■ Short exercise ■
Output the data exactly, with every line intact.
○ ○ ○
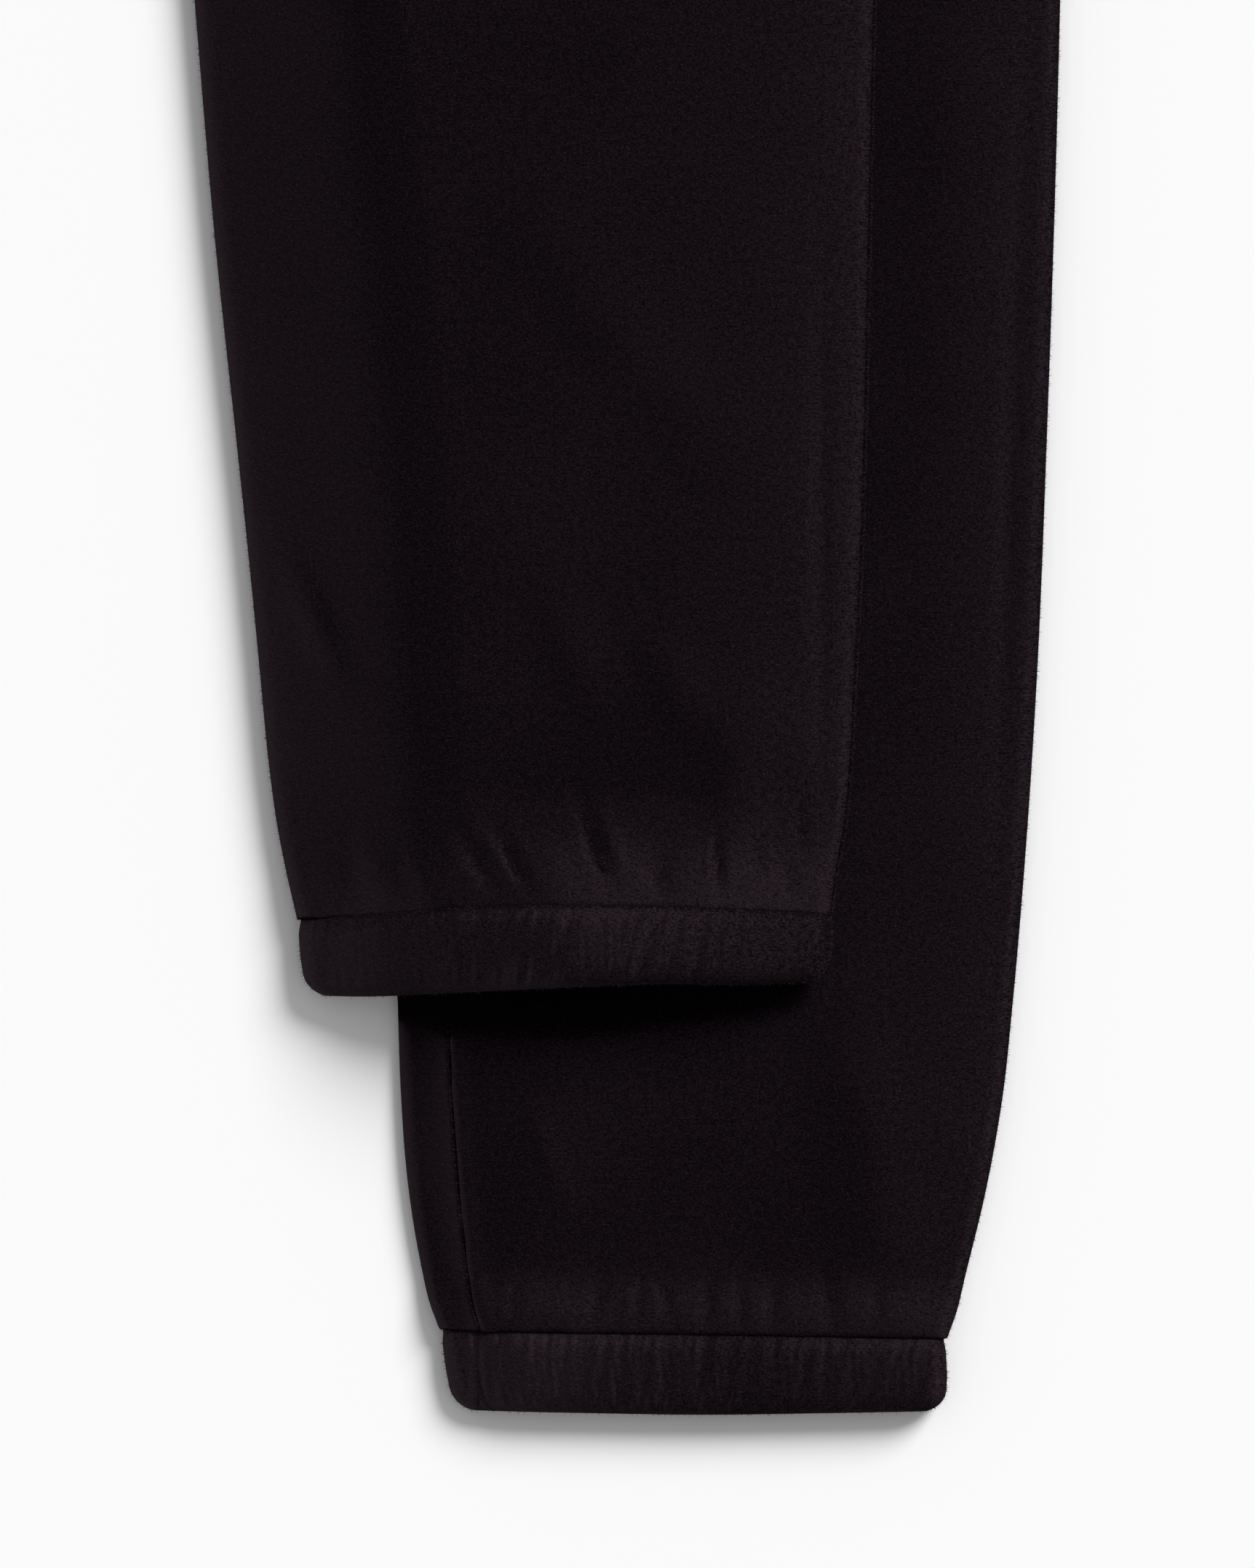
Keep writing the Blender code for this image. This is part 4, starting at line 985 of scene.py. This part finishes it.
def set_light():
    """One large soft key from the upper right and an even white surround."""
    lamp = bpy.data.lights.new("softbox", "SUN")
    lamp.energy = KEY_STRENGTH
    lamp.angle = np.radians(KEY_ANGLE)
    key = bpy.data.objects.new("softbox", lamp)
    key.rotation_euler = (0.0, np.radians(90 - KEY_ELEVATION), np.radians(KEY_AZIMUTH))
    bpy.context.collection.objects.link(key)
    world = bpy.data.worlds.new("white_room")
    world.use_nodes = True
    surround = world.node_tree.nodes["Background"]
    surround.inputs["Color"].default_value = (1.0, 1.0, 1.0, 1.0)
    surround.inputs["Strength"].default_value = SKY_STRENGTH
    bpy.context.scene.world = world
    settings = bpy.context.scene.view_settings
    settings.view_transform = "Standard"
    settings.look = "None"


def set_camera():
    """A long lens straight above, framing the two hems."""
    lens = bpy.data.cameras.new("camera")
    lens.sensor_width = SENSOR
    lens.lens = SENSOR * CAMERA_HEIGHT / VIEW_HEIGHT
    camera = bpy.data.objects.new("camera", lens)
    place = to_row(np.array([[0.0, VIEW_CENTRE_Y, CAMERA_HEIGHT]]))[0]
    camera.location = place.tolist()
    bpy.context.collection.objects.link(camera)
    bpy.context.scene.camera = camera


def dress():
    """Every piece of cloth over its solid, with the solid hidden."""
    fleece = brushed_fleece("brushed_fleece", 0.0)
    stretched = brushed_fleece("stretched_fleece", STRETCHED)
    panels = (
        # piece         half     ply        columns       width  length  area
        ("back_left", "lower", back_ply, (26, 40, 4), 0.32, 0.96, 0.212),
        ("front_left", "lower", front_ply, (4, 100, 8), 0.30, 0.96, 0.193),
        ("front_right", "upper", front_ply, (4, 46, 8), 0.30, 0.96, 0.193),
        ("back_right", "upper", back_ply, (26, 100, 4), 0.32, 0.96, 0.212),
    )
    sheets, surfaces = [], []
    for node, half, ply, counts, width, length, area in panels:
        piece, outer = leg_panel(node + "_fleece", half, ply, counts, fleece)
        sheets.append((piece, node, "fleece", (width, length), area))
        surfaces.append(outer)
    for node, half, width in (("cuff_left", "lower", 0.285), ("cuff_right", "upper", 0.295)):
        piece, outer = cuff(node + "_casing", half, stretched)
        sheets.append((piece, node, "fleece_casing", (width, 0.0235), None))
        surfaces.append(outer)
    piece = waistband("waistband_casing", stretched)
    sheets.append((piece, "waistband", "fleece_casing", (0.78, 0.042), None))
    pile = loose_pile("loose_pile", surfaces, fibre_tips())
    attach(pile, "root")
    for piece, node, slot, flat, area in sheets:
        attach(piece, "root")
        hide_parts(node)


set_floor()
set_light()
set_camera()
dress()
○ ○ ○
■ Response to this exercise ■
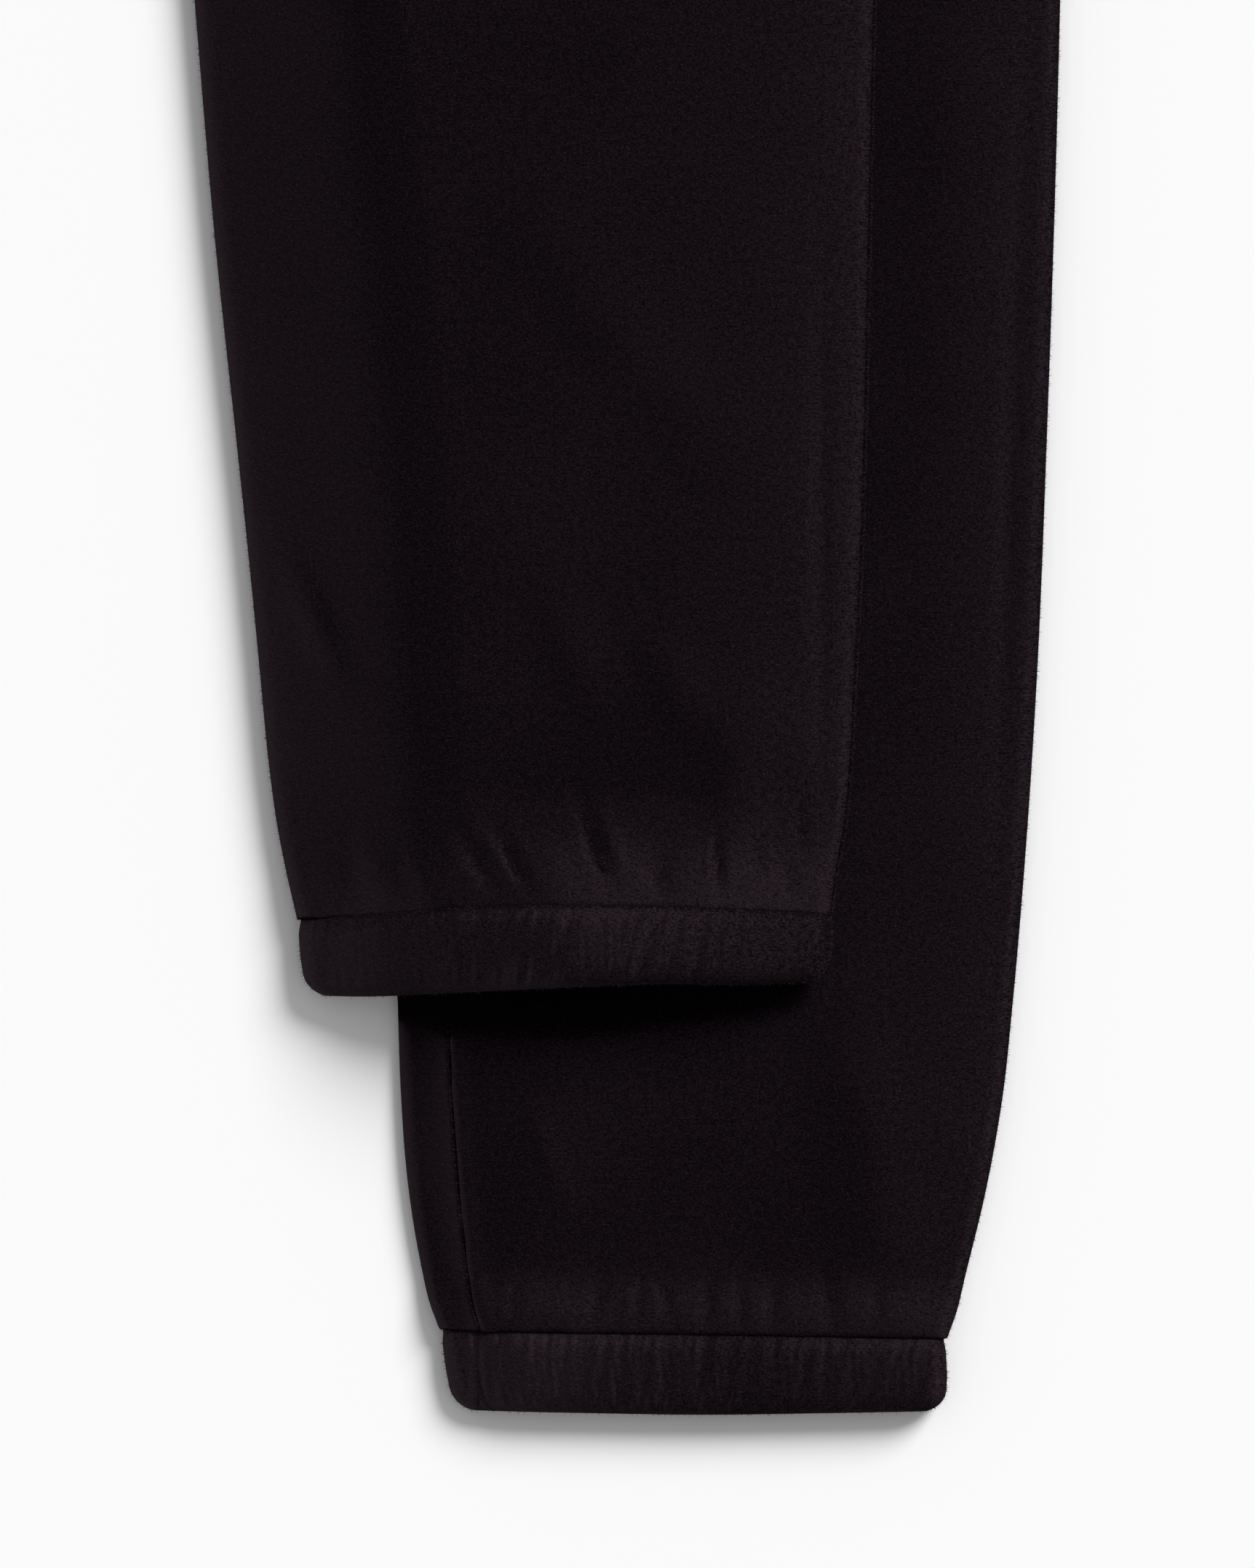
Keep writing the Blender code for this image. This is part 4, starting at line 985 of scene.py. This part finishes it.
def set_light():
    """One large soft key from the upper right and an even white surround."""
    lamp = bpy.data.lights.new("softbox", "SUN")
    lamp.energy = KEY_STRENGTH
    lamp.angle = np.radians(KEY_ANGLE)
    key = bpy.data.objects.new("softbox", lamp)
    key.rotation_euler = (0.0, np.radians(90 - KEY_ELEVATION), np.radians(KEY_AZIMUTH))
    bpy.context.collection.objects.link(key)
    world = bpy.data.worlds.new("white_room")
    world.use_nodes = True
    surround = world.node_tree.nodes["Background"]
    surround.inputs["Color"].default_value = (1.0, 1.0, 1.0, 1.0)
    surround.inputs["Strength"].default_value = SKY_STRENGTH
    bpy.context.scene.world = world
    settings = bpy.context.scene.view_settings
    settings.view_transform = "Standard"
    settings.look = "None"


def set_camera():
    """A long lens straight above, framing the two hems."""
    lens = bpy.data.cameras.new("camera")
    lens.sensor_width = SENSOR
    lens.lens = SENSOR * CAMERA_HEIGHT / VIEW_HEIGHT
    camera = bpy.data.objects.new("camera", lens)
    place = to_row(np.array([[0.0, VIEW_CENTRE_Y, CAMERA_HEIGHT]]))[0]
    camera.location = place.tolist()
    bpy.context.collection.objects.link(camera)
    bpy.context.scene.camera = camera


def dress():
    """Every piece of cloth over its solid, with the solid hidden."""
    fleece = brushed_fleece("brushed_fleece", 0.0)
    stretched = brushed_fleece("stretched_fleece", STRETCHED)
    panels = (
        # piece         half     ply        columns       width  length  area
        ("back_left", "lower", back_ply, (26, 40, 4), 0.32, 0.96, 0.212),
        ("front_left", "lower", front_ply, (4, 100, 8), 0.30, 0.96, 0.193),
        ("front_right", "upper", front_ply, (4, 46, 8), 0.30, 0.96, 0.193),
        ("back_right", "upper", back_ply, (26, 100, 4), 0.32, 0.96, 0.212),
    )
    sheets, surfaces = [], []
    for node, half, ply, counts, width, length, area in panels:
        piece, outer = leg_panel(node + "_fleece", half, ply, counts, fleece)
        sheets.append((piece, node, "fleece", (width, length), area))
        surfaces.append(outer)
    for node, half, width in (("cuff_left", "lower", 0.285), ("cuff_right", "upper", 0.295)):
        piece, outer = cuff(node + "_casing", half, stretched)
        sheets.append((piece, node, "fleece_casing", (width, 0.0235), None))
        surfaces.append(outer)
    piece = waistband("waistband_casing", stretched)
    sheets.append((piece, "waistband", "fleece_casing", (0.78, 0.042), None))
    pile = loose_pile("loose_pile", surfaces, fibre_tips())
    attach(pile, "root")
    for piece, node, slot, flat, area in sheets:
        attach(piece, "root")
        hide_parts(node)


set_floor()
set_light()
set_camera()
dress()